Political consultants are stampeding to the Super PACs for jobs, because the bankrollers pay better and there’s no campaign to run. So instead of working for candidates, parties, or even advocacy groups, they work for a small number of billionaires with agendas. Some of the Super PACs do accept small donations from many donors, but some of them are “boutique” PACs “set up on behalf of a few donors — sometimes only one.”

The Super PACs are undermining the authority of parties, because it’s so much easier for a wealthy individual or interest group to dump a lot of money into a PAC that can be directed as the benefactor(s) wish. “Because they can give unlimited amounts to outside groups, they can have substantial influence without the hard work of raising money for a candidate, $2,500 check by $2,500 check, from other donors.”
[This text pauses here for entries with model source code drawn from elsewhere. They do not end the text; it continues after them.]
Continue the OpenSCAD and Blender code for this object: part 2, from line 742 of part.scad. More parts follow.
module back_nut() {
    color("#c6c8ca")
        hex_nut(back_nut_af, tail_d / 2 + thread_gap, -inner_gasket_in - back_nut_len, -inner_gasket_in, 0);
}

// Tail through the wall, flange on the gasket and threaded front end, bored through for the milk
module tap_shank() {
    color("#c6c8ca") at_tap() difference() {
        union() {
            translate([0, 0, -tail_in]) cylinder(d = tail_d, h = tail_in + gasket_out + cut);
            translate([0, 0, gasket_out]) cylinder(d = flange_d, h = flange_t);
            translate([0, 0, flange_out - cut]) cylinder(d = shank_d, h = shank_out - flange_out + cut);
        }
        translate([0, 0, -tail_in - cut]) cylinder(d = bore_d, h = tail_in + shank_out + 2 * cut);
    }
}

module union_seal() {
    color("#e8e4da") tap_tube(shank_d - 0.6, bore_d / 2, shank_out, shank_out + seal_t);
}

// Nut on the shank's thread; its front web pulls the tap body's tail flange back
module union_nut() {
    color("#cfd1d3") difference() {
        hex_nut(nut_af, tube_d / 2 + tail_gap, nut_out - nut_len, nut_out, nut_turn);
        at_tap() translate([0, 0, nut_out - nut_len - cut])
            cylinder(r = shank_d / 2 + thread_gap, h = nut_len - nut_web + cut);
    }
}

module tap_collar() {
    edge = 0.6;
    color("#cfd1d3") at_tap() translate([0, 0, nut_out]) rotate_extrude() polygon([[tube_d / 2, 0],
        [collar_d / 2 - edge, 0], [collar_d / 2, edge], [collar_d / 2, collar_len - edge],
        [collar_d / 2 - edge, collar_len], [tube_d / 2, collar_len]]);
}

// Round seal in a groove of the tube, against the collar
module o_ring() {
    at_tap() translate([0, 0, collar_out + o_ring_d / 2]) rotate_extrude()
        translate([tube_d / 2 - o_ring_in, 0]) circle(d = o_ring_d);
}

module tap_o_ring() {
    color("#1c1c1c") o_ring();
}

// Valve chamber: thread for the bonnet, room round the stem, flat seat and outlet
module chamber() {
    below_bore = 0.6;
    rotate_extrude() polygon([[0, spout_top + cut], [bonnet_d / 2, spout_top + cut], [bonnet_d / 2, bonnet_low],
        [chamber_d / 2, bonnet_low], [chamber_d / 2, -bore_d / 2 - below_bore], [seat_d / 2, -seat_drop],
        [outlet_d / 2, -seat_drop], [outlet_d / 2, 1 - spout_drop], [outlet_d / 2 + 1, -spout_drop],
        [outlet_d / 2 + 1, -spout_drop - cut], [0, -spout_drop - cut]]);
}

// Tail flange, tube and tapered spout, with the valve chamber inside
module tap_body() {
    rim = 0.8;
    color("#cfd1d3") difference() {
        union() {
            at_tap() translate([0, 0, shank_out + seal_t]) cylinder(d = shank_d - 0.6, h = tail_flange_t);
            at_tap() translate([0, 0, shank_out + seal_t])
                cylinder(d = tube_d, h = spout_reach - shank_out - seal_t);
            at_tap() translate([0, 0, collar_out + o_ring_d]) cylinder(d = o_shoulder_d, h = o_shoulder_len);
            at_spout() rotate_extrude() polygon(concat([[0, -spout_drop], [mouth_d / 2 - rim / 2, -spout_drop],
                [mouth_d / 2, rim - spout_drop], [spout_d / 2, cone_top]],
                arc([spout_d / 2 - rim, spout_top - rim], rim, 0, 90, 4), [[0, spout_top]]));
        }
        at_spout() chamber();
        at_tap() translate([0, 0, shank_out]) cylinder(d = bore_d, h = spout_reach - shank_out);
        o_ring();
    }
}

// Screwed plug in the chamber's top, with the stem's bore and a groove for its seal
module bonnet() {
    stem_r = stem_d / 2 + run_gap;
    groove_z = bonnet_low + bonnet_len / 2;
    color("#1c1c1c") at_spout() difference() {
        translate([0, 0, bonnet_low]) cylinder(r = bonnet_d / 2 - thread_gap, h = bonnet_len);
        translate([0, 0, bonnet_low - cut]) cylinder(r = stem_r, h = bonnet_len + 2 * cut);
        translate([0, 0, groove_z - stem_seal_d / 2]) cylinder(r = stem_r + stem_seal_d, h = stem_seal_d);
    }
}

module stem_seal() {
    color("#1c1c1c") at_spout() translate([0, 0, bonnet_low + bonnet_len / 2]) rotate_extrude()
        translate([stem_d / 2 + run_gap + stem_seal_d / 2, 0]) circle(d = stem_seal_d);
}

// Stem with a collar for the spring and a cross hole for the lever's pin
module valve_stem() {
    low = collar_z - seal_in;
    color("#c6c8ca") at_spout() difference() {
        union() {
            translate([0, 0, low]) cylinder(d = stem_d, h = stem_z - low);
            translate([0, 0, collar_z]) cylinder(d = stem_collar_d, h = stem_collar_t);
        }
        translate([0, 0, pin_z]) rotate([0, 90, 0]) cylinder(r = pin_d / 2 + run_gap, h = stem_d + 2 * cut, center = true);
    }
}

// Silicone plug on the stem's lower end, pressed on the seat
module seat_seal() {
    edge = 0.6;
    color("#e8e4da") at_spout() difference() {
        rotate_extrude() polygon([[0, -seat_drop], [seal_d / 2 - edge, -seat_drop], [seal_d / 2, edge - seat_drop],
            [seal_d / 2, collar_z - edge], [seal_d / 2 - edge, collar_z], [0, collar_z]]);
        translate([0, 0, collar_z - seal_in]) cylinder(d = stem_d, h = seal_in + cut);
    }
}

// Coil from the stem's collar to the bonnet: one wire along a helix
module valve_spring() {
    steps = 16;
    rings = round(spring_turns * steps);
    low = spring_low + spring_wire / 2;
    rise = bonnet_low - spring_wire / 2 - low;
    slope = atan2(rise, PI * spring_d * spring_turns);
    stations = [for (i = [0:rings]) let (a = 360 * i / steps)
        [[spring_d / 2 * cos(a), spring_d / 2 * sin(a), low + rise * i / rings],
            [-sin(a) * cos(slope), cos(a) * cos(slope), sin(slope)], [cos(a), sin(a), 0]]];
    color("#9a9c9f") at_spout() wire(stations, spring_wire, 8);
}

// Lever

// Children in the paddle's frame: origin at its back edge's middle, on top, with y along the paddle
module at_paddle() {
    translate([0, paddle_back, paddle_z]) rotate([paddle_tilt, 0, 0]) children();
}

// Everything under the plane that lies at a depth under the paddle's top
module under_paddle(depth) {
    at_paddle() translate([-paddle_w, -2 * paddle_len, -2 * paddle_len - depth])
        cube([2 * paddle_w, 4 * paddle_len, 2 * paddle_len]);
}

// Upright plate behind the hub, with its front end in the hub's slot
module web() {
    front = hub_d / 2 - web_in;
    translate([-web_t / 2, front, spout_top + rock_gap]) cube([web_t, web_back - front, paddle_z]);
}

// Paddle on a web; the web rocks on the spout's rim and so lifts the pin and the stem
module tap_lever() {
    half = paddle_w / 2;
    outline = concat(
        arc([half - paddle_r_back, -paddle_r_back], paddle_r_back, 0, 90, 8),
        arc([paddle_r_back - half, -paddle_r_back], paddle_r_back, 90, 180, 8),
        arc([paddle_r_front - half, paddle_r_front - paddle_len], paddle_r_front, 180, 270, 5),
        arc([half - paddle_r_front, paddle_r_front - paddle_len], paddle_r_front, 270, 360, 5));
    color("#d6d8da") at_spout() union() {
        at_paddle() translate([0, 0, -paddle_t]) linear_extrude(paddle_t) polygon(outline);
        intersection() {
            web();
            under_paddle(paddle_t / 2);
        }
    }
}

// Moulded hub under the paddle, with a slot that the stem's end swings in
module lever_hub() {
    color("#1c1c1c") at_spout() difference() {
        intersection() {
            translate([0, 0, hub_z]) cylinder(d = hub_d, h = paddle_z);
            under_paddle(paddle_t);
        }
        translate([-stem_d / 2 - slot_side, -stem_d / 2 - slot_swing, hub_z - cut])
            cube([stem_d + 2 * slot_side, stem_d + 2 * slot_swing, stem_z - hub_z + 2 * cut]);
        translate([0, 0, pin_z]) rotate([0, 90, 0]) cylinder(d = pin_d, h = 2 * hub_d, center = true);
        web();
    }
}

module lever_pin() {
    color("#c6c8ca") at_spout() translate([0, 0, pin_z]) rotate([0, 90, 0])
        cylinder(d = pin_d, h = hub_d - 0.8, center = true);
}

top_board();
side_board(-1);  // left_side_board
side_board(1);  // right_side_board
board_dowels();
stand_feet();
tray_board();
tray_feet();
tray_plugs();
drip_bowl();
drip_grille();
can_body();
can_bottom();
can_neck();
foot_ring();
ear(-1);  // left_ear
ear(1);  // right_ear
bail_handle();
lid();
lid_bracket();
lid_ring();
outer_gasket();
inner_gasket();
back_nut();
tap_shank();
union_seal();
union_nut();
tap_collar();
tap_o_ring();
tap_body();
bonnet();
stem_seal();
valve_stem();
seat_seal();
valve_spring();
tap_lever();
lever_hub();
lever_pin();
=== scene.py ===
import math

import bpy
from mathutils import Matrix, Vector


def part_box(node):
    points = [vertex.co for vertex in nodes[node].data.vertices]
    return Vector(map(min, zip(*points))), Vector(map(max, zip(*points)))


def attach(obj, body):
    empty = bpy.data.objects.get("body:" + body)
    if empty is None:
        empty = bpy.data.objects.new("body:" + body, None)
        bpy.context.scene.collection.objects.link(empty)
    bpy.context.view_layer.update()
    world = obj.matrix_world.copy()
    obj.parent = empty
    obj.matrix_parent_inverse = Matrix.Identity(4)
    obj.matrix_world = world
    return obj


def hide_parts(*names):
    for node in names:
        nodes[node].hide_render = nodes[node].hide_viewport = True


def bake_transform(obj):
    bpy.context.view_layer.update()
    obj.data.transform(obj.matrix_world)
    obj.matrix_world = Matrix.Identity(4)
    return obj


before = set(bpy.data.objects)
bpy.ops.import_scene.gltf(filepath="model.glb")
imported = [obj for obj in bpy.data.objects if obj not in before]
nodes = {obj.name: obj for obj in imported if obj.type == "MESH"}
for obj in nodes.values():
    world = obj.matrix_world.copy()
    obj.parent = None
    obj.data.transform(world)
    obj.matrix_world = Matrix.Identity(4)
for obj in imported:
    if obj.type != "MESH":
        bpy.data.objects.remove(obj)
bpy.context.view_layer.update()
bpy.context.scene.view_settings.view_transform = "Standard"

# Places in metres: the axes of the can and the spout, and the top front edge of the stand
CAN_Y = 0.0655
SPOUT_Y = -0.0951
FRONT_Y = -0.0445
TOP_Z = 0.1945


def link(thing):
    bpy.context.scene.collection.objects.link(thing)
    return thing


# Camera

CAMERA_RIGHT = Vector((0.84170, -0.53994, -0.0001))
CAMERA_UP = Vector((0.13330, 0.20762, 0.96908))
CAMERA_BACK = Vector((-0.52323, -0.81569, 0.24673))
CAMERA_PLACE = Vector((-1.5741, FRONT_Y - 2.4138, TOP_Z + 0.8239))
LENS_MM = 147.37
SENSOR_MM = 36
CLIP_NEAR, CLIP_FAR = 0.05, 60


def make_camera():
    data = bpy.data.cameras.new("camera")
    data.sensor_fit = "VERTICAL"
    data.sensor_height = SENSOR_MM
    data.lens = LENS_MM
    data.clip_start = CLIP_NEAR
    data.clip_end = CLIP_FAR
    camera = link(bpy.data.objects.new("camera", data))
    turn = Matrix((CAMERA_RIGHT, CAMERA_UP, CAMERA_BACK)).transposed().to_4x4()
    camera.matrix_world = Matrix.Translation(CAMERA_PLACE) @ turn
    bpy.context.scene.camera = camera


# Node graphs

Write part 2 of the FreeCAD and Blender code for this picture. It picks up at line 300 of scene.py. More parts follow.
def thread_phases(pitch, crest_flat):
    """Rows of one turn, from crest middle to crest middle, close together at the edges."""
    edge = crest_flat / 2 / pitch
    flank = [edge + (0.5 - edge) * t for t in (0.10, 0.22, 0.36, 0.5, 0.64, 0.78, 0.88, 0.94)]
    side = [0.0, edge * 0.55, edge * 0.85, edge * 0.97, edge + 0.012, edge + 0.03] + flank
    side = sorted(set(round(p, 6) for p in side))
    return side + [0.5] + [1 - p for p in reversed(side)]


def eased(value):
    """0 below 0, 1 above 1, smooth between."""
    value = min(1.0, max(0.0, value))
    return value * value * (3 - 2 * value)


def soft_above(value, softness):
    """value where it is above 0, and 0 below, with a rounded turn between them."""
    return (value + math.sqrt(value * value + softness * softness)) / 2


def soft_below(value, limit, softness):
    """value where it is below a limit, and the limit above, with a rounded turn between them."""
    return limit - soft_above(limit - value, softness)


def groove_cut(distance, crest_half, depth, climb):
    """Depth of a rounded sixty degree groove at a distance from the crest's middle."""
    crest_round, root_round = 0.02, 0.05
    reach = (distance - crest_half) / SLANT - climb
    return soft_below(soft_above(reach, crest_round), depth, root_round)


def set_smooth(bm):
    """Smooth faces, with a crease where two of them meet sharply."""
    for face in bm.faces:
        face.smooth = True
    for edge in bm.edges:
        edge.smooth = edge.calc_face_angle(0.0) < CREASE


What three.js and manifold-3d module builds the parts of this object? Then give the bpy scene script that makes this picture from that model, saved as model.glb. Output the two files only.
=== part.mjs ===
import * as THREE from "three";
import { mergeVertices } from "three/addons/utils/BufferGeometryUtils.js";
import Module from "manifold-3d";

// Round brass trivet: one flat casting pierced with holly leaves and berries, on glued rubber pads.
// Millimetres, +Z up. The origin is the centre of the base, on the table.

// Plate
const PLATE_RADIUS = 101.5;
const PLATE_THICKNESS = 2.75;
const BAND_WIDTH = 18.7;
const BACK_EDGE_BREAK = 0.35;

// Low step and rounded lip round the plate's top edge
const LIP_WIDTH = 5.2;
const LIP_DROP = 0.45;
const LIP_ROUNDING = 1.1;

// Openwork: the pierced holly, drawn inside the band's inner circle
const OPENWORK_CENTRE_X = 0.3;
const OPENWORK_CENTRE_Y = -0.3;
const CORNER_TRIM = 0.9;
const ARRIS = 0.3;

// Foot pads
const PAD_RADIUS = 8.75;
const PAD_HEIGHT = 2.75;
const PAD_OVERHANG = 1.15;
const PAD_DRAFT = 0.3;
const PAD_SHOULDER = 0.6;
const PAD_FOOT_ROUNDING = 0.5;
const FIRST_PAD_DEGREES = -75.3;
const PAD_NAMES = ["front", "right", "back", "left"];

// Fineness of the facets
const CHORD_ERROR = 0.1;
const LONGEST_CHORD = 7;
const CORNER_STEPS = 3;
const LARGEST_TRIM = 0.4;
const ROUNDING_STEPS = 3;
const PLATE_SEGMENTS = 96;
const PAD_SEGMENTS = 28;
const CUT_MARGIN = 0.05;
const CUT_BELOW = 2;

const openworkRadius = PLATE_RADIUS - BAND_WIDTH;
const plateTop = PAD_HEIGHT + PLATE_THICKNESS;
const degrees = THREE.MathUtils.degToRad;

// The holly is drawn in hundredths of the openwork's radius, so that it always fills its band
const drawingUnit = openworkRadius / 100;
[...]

The old worry was that the Super PACs would secretly be in collusion with the campaigns. The new worry is that the campaigns, and the parties, are being frozen out.

Every time I read something about What CU Hath Wrought, I think of the five Supreme Court justices who made this mess possible. These were Kennedy (who wrote the majority opinion), Roberts, Scalia, Thomas, and Alito.

It’s not unreasonable to assume that these five thought they were helping the Republican Party. But let’s assume that on some level they actually believed what they wrote in their opinions. Justice Kennedy wrote in his opinion,

“The fact that speakers may have influence over or access to elected officials does not mean that these officials are corrupt. … The appearance of influence or access, furthermore, will not cause the electorate to lose faith in our democracy. By definition, an independent expenditure is political speech presented to the electorate that is not coordinated with a candidate. … The fact that a corporation, or any other speaker, is willing to spend money to try to persuade voters presupposes that the people have the ultimate influence over elected officials. This is inconsistent with any suggestion that the electorate will refuse “ ‘to take part in democratic governance’ ” because of additional political speech made by a corporation or any other speaker.”

All kinds of people knew this was hooey at the time of the decision. All kinds of people knew that this decision would have a deeply corrosive influence on campaigns and on American government itself. Is Justice Kennedy really so stupid that he believed what he wrote?